I detect an apocalyptic note in Mark 2:18-22 also.  The disciples of Jesus will not fast until

the bridegroom is taken away from them

–2:20a, The New Jerusalem Bible (1985).

The canonical Gospels contain openly apocalyptic sections, especially in proximity to the Passion of Jesus.  That seems appropriate, given the nature of crucifixion and the Roman imperial use of violence.
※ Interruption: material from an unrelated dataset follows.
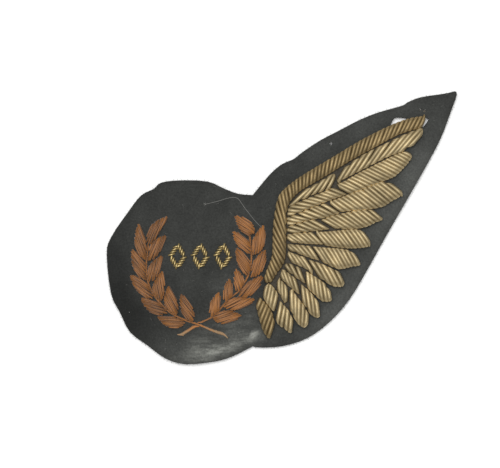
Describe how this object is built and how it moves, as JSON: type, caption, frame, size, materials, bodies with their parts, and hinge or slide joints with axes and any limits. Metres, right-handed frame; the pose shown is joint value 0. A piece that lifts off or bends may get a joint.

I have noticed two unhelpful extremes in theology and Bible-based art.   One is fixating on the pleasant, so that Jesus usually smiles, for example.  The other is to focus on doom, gloom, destruction, and judgment.  Both contain true elements, of course, but the error is fixating on one extreme so as to deny or minimize its opposite.  So, avoid extremism, I note that the rescue of people from oppressors is good news for the oppressed and bad news for the oppressors and their allies.  May none of us be like those who mourn the fall of Babylon in Revelation 18.

Sometimes we mere mortals find ourselves in the wrong place at the wrong time, so we suffer and lament.

Woe to those who are pregnant and to those who are nursing infants in those days!

–Mark 13:17, The New Revised Standard Version (1989)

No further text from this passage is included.